日本の歴史や文化を知り、その価値を認識することで、初めて海外で他国の人々と対等な目線で尊重し合い、渡り合えるのです。

 

第6章: 日本人のモラルの変化と未来

しかし、昨今の日本では高いモラルや規範意識が揺らぎつつあるようにも感じます。
ニュースでは「闇バイト」のような低報酬で凶悪犯罪に手を染める若者や、「パパ活」というキャッチーな言葉で援助交際を美化する風潮が取り上げられることが増えてきました。また、政治家や芸能人の不祥事が相次ぎ、日本全体のリテラシー低下が目立つようになっています。

この背景には、神道的な価値観が薄れつつある現状が影響しているのではないでしょうか。親が子供に「お天道様が見ているよ」と教えることが少なくなり、八百万の神々という考え方が忘れ去られていく中で、日本人が大切にしてきた「日本らしさ」を失いつつあるのかもしれません。

また、多様性という言葉のもとに移民が増えたことも、この変化の一因として考えられるでしょう。

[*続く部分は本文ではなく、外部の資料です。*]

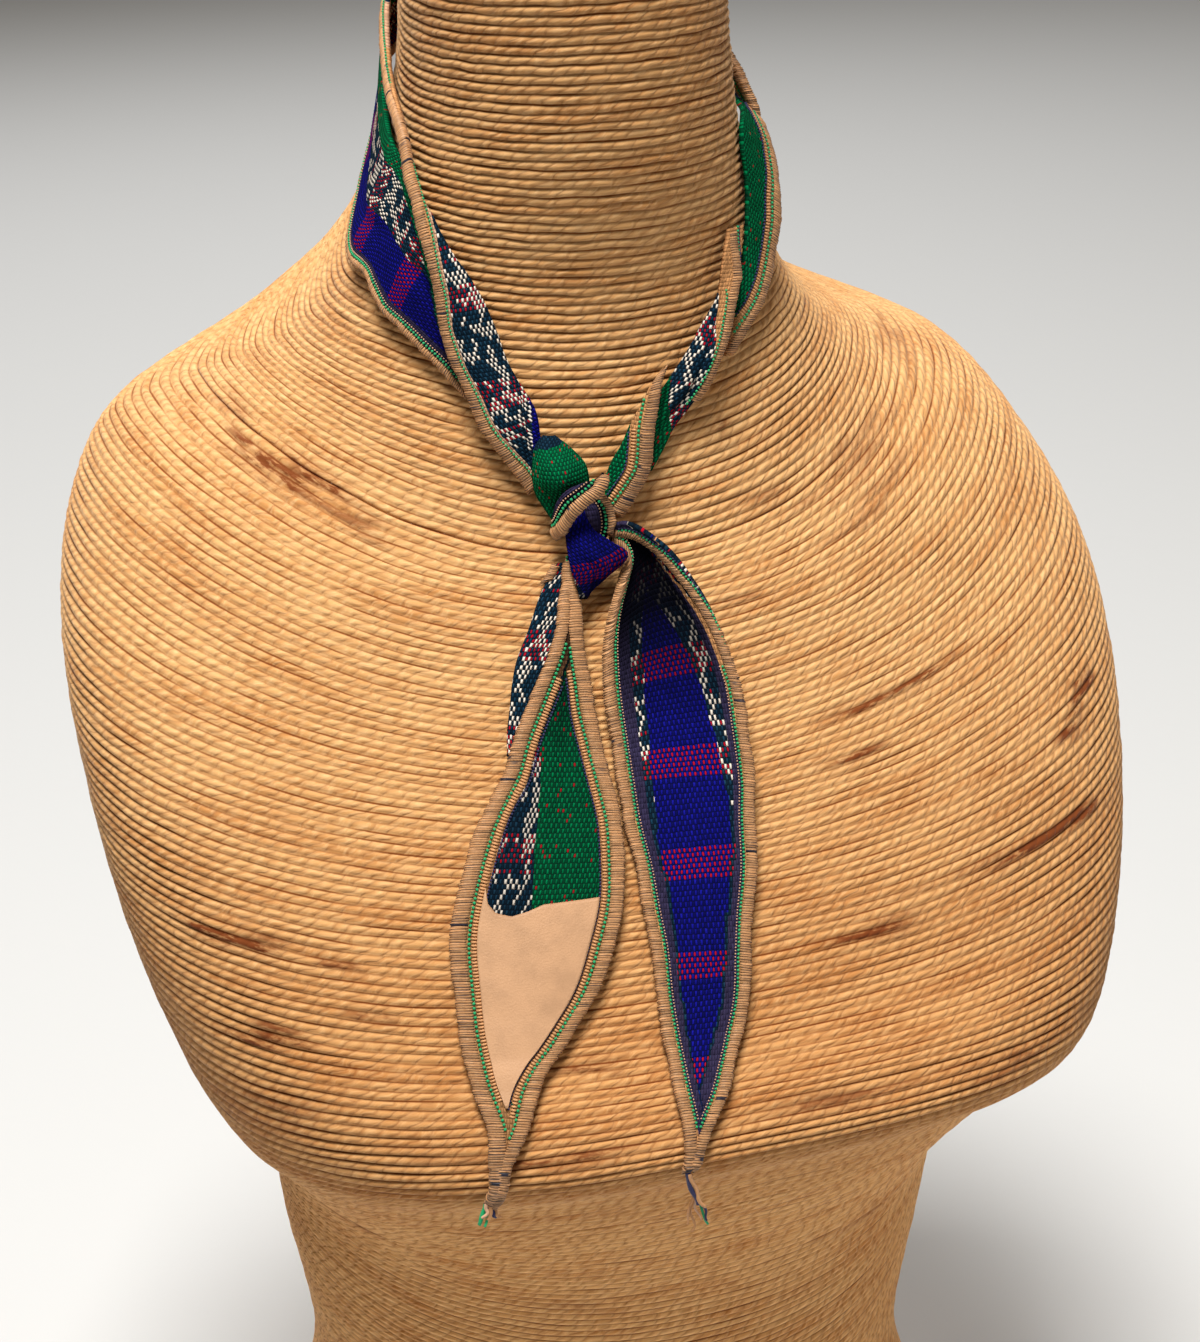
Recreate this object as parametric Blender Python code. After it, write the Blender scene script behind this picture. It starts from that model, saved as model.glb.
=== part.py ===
"""Neck scarf tied round the neck of a limbless dress form. Metres, +Z up, the form faces -Y.

The scarf is one long woven strip with overlocked edges. It goes round the neck, is tied in front and
hangs down in two tails. Every stretch of it that shows is a thin wall of its own, laid on the form:
a table row gives where its two long edges lie and how far they stand off the form.
"""
import math

import bmesh
import bpy
from mathutils import Matrix, Vector
from mathutils.bvhtree import BVHTree

MM = 0.001
WALL = 2.0 * MM          # cloth
HEM = 3.2 * MM           # cloth and thread together, at an overlocked edge
HEM_WIDTH = 5.0 * MM
SEAM = 0.3 * MM          # air between two stretches that meet
LEATHER = 1.0 * MM
DEPTH_MIDDLE = -26.4 * MM  # from the neck's axis, in y, to the middle of the whole part
ROPE = (0.52, 0.31, 0.12)

# ---------------------------------------------------------------- dress form
# One row for each ring of the form, from the neck down, in mm. A ring lies level round the neck and
# dips at the front of the chest, as the windings do: its sides, front and back have their own heights.
FORM_COLUMNS = ("half_width", "side_y", "side_z", "front_y", "front_z", "back_y", "back_z", "squareness")
FORM_ROWS = (
    (49, 0, 668, -66, 668, 61, 668, 2.04),
    (48, -1, 632, -69, 634, 64, 645, 2.08),
    (52, 0, 576, -65, 576, 68, 610, 2.09),
    (66, 11, 533, -56, 527, 74, 577, 2.08),
    (86, 27, 505, -59, 491, 85, 548, 2.10),
    (113, 43, 490, -69, 453, 98, 521, 2.20),
    (147, 48, 476, -84, 428, 109, 492, 2.25),
    (166, 26, 450, -99, 403, 117, 456, 2.22),
    (175, -7, 419, -114, 382, 119, 413, 2.18),
    (175, -31, 381, -132, 357, 117, 371, 2.32),
    (169, -39, 337, -153, 326, 112, 334, 2.60),
    (159, -34, 298, -171, 308, 107, 306, 2.78),
    (150, -23, 274, -176, 291, 102, 280, 2.75),
    (138, -13, 250, -148, 264, 99, 246, 2.60),
    (124, -4, 222, -112, 204, 98, 200, 2.35),
    (119, 2, 178, -99, 150, 102, 157, 2.25),
    (111, 6, 110, -96, 92, 112, 104, 2.20),
    (126, 5, 50, -105, 42, 124, 48, 2.20),
    (142, 3, 0, -112, 0, 128, 0, 2.25),
)
BACK_SQUARENESS = 2.3
RING_POINTS = 48
RINGS_PER_ROW = 3
CAP_RISE = 10 * MM
CAP_RINGS = 4


# ---------------------------------------------------------------- scarf
# One row for each section of a stretch. Each gives its two long edges, a and b: their turn round the
# neck's axis in degrees, with 0 at the front and + towards +X, their height, and their gap off the
# form. Crown is how much further out the middle stands. All but the turns are in mm. The edges are the
# outsides of the wall, as seen from the front.
EDGE_COLUMNS = ("a_turn", "a_z", "a_gap", "b_turn", "b_z", "b_gap", "crown")

# a is the upper edge, b the lower, from the form's right side round the back to its left
NECK_BACK = (
    (-128, 610, 4.5, -128, 585, 3.5, 0.5),
    (-155, 616, 4.5, -155, 587, 4, 1),
    (-182, 618, 4.5, -182, 587, 4, 1),
    (-208, 613, 4.5, -208, 583, 4, 1),
    (-236, 601, 5, -236, 576, 3.5, 0.5),
)
# the full width of the cloth beside the neck, its outer edge free over the shoulder
NECK_LEFT_UNDER = (
    (-128, 600, 4, -128, 585, 3, 0.5),
    (-114, 589, 4, -122, 569, 2.5, 1),
    (-98, 577, 4, -112, 548, 3.5, 1),
    (-85, 570, 4, -97, 533, 5, 1),
    (-71.5, 565, 4, -82, 529, 5, 1),
    (-61, 550, 4, -71.5, 520, 5, 1),
    (-55, 534, 4, -65, 516, 4.5, 1),
    (-50.5, 519, 4, -57.5, 510, 4, 0.5),
    (-47.5, 511, 3.5, -51.5, 504, 3.5, 0),
    (-44, 502, 3, -46, 497, 2.5, 0),
)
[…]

私は、日本の文化を尊重し、日本での生活を心から受け入れようとする移民に対して反対するわけではありません。日本は歴史的に、外来文化を柔軟に受け入れ、それを独自の形に発展させてきた背景があります。たとえば、七福神には中国やインドから取り入れられた神々も含まれています。しかし、その一方で、移民が自分たちの文化や価値観を日本に押し付け、日本のルールやモラルを軽視するようであれば、それは受け入れるべきではないと考えます。

「郷に入っては郷に従え」という言葉が示すように、それぞれの国や地域には長い歴史の中で育まれた独自の文化やルールがあります。それを理解し、尊重することこそが真の多様性を実現する鍵ではないでしょうか。日本の八百万信仰を理解し、その心を受け入れることで、日本文化の中に溶け込むことができるのです。

これからの日本には、もう一度自国の文化や歴史に目を向け、日本人としての誇りと精神性を取り戻すことが求められているように感じます。かつて日本人が大切にしていた「全てのものに神が宿る」という価値観を見直し、生活の中にそれを再び根付かせることで、失いつつある日本らしさを取り戻せるのではないでしょうか。そして、それこそが日本がこれからも世界の中で独自の存在感を保ちながら生き続けるための大切な基盤になるのではないかと信じています。